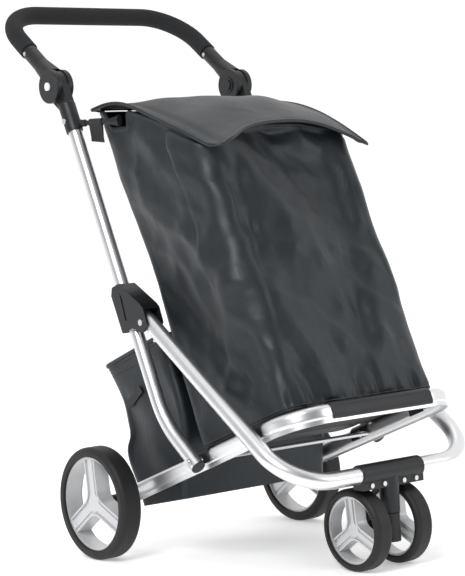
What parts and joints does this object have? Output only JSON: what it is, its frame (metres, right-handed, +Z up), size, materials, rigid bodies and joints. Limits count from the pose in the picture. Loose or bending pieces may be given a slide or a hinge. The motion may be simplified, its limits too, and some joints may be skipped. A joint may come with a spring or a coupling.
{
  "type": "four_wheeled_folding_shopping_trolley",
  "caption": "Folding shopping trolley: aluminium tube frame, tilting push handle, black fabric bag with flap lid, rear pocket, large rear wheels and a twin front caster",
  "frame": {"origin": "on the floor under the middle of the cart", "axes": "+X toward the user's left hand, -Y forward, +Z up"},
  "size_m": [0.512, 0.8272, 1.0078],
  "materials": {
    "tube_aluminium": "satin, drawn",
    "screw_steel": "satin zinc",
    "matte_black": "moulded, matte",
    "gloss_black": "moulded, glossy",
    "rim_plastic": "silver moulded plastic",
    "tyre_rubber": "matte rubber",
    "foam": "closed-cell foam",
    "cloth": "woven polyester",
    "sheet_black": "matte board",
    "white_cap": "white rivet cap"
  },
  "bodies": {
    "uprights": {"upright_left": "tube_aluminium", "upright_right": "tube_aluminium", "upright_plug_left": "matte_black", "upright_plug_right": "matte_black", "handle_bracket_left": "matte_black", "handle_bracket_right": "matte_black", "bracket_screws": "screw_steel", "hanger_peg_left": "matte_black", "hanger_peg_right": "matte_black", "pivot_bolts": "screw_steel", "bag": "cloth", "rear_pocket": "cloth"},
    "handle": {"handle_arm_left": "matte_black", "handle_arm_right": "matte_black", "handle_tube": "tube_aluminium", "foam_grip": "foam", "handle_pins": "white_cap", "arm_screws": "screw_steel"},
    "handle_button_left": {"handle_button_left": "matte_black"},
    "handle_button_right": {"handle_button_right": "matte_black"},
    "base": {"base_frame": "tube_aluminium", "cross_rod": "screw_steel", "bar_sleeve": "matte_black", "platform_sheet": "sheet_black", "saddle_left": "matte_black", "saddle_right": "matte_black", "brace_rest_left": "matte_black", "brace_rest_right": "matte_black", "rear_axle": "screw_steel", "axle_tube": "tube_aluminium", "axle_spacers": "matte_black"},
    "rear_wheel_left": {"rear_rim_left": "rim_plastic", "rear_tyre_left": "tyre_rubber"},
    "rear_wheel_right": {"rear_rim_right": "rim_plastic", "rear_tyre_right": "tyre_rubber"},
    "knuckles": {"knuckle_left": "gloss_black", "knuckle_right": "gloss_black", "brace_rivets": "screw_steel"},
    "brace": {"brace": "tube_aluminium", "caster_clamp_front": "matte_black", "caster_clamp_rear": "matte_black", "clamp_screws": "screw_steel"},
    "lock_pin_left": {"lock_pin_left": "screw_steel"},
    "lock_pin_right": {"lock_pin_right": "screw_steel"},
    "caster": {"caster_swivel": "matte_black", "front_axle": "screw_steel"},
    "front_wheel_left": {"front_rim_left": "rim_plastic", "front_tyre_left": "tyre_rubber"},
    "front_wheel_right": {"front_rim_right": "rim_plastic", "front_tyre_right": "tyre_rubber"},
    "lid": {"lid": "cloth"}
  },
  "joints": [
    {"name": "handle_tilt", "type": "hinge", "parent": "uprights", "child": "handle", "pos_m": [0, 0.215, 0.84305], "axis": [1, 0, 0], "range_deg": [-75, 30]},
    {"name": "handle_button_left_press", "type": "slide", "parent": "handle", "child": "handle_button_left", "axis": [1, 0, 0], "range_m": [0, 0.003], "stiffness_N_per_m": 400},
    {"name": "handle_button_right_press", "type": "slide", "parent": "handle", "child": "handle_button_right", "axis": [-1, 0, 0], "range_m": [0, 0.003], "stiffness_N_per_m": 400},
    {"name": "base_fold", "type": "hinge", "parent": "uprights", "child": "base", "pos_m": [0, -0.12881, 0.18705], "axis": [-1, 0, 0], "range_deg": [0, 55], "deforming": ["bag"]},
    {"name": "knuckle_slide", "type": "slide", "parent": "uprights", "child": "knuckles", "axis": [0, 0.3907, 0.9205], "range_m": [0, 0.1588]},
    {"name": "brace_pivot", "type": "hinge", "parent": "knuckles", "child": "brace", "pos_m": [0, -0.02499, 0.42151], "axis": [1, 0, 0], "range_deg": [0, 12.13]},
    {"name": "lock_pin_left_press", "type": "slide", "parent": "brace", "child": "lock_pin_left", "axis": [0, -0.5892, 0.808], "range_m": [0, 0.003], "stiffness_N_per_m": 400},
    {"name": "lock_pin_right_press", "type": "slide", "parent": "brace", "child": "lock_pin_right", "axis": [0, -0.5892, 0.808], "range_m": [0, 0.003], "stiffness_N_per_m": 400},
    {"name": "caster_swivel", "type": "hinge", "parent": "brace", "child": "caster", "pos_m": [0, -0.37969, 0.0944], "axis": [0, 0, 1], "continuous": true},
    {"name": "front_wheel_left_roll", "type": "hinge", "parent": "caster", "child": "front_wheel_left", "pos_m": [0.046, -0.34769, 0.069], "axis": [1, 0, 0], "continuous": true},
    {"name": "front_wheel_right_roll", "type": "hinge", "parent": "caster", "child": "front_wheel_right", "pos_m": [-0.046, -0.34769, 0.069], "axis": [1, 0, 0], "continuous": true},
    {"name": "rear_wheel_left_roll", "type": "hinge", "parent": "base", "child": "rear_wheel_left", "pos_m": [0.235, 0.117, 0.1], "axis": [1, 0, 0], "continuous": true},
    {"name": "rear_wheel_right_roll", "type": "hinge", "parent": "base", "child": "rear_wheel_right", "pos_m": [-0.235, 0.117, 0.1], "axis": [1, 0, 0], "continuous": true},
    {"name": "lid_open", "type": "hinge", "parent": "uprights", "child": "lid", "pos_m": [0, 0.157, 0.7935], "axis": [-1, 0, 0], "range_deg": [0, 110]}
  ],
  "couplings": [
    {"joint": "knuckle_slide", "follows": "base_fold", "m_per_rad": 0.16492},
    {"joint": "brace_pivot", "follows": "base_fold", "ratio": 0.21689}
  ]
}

==

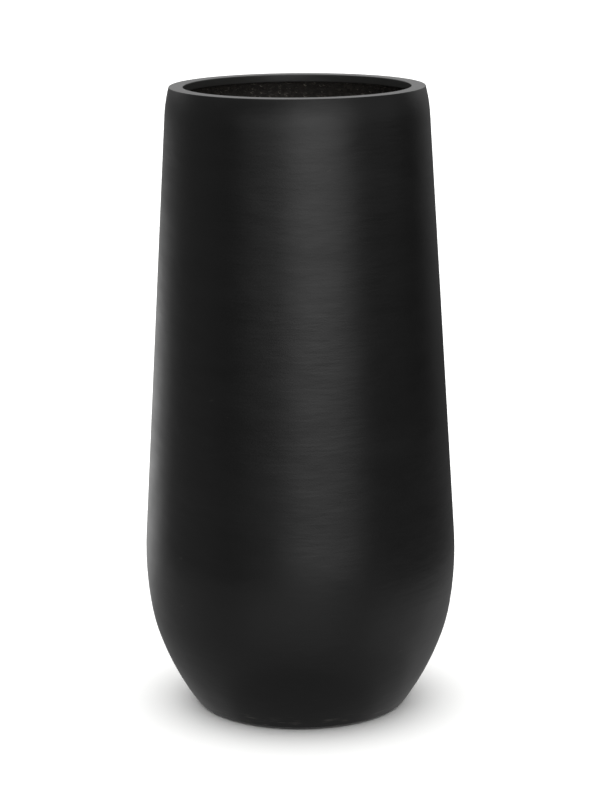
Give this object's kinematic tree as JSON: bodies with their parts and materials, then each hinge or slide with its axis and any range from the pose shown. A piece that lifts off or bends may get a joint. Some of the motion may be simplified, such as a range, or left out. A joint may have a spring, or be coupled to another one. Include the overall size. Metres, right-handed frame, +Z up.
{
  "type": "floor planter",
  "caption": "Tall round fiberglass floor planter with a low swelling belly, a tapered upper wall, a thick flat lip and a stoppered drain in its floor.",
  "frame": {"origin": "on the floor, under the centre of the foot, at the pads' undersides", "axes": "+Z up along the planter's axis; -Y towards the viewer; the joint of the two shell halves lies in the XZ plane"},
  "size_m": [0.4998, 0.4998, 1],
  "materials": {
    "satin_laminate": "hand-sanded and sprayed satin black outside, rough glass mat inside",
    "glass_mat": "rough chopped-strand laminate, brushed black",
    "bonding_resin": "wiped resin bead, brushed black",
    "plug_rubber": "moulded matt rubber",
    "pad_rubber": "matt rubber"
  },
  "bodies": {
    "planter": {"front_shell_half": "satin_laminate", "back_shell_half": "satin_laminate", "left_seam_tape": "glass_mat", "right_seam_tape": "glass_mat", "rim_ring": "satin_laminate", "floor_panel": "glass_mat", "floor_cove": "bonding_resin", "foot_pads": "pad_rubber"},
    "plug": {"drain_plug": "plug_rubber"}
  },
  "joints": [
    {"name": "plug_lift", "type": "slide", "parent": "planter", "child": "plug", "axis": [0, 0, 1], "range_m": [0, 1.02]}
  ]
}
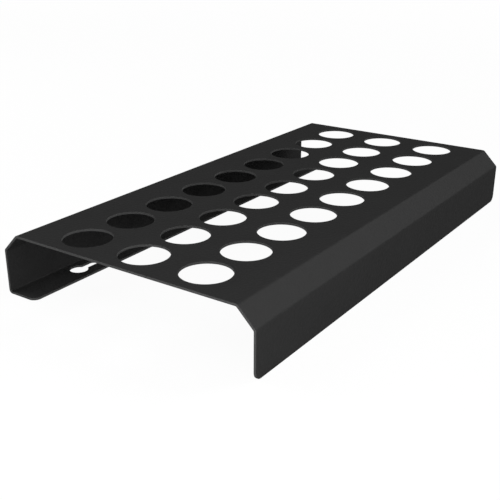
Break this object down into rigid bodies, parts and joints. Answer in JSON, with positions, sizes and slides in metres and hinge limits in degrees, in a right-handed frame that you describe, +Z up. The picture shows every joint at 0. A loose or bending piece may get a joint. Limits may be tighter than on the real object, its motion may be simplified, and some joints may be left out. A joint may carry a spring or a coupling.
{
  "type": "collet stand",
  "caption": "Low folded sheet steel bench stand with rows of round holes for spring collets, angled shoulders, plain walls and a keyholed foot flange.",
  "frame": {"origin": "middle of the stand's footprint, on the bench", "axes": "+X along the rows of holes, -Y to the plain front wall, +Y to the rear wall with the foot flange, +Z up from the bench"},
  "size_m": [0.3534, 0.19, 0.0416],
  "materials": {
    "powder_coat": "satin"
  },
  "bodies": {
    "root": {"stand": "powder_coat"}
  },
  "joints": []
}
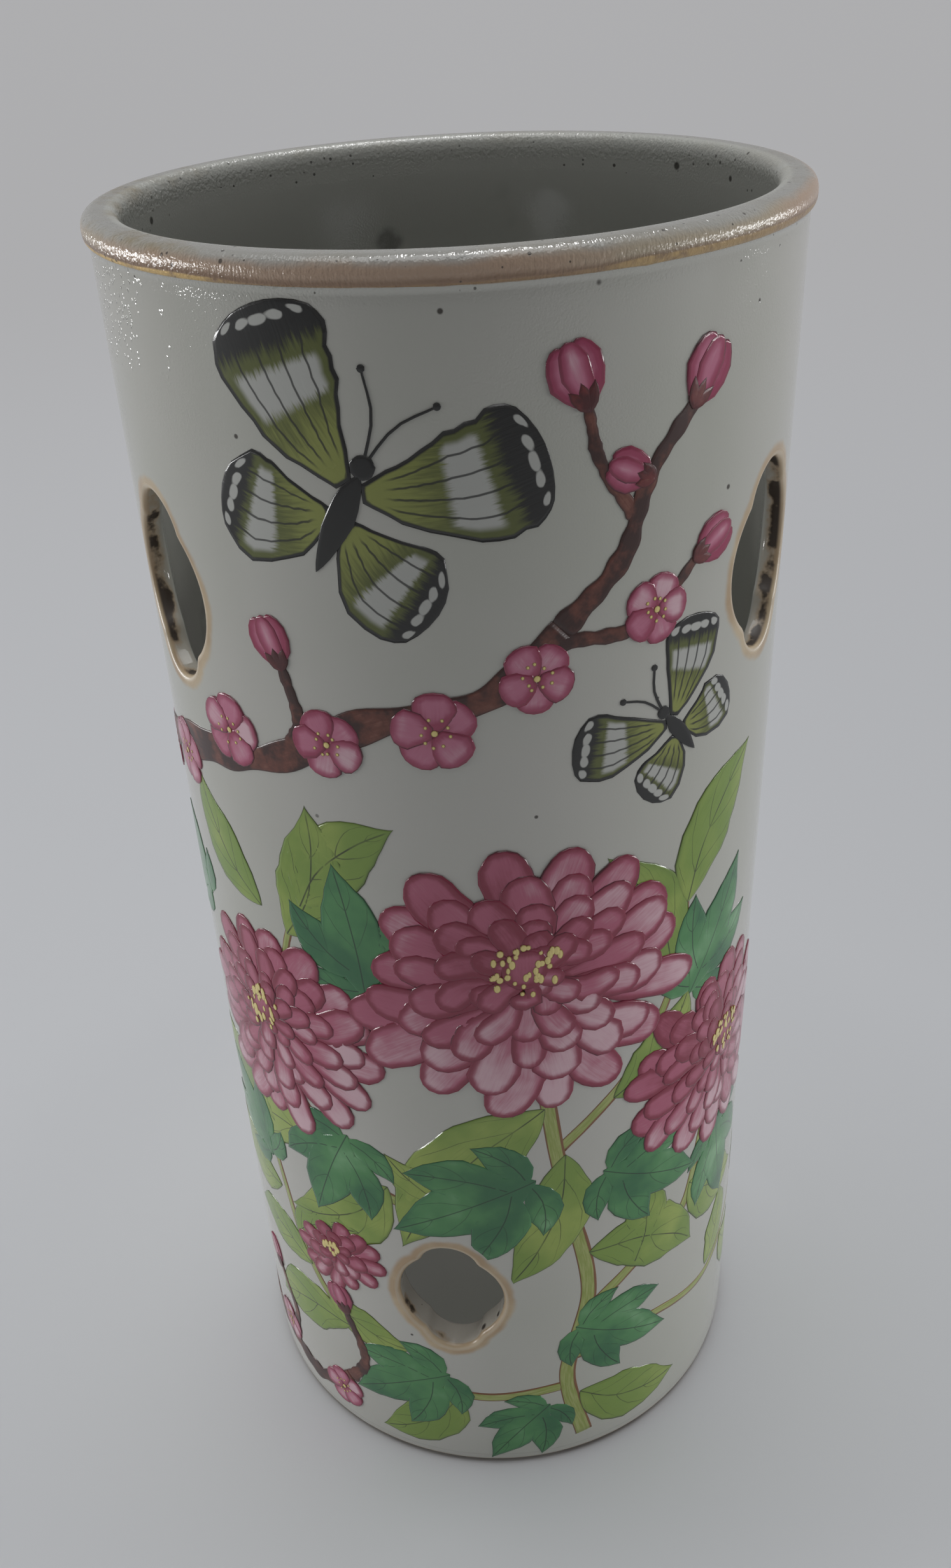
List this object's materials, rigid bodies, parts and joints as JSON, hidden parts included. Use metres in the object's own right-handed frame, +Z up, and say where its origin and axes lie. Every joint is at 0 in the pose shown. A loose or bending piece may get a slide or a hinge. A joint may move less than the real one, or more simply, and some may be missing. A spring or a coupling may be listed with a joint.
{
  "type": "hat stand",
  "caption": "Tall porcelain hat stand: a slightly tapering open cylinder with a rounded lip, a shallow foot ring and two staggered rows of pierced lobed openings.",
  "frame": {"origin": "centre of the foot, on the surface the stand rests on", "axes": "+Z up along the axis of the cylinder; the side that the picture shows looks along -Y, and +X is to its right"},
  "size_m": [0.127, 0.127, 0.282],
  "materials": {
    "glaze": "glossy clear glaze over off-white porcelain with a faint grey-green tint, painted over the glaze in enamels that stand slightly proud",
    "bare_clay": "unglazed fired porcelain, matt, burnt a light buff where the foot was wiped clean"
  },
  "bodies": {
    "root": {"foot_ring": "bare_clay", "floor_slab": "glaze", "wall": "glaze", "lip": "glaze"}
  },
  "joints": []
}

--

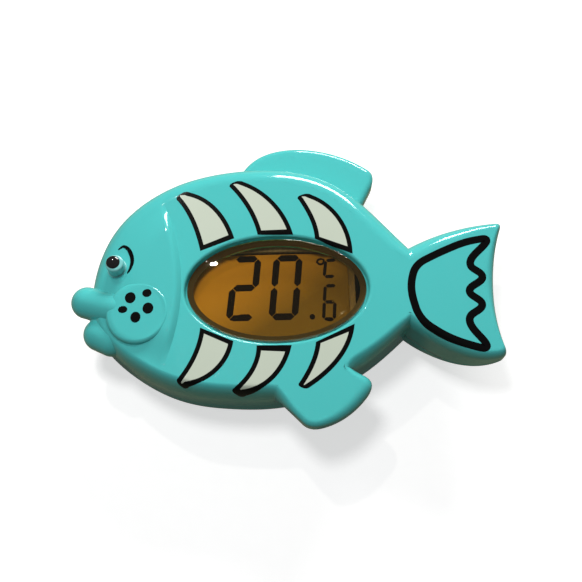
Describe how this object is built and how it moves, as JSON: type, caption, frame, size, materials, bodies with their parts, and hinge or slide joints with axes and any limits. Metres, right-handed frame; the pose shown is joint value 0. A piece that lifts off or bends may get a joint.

● **GOAL**: Check the records above line by line and tally those holding the string "their". Answer with the number only.

● **RESPONSE TO THE TASK**: 2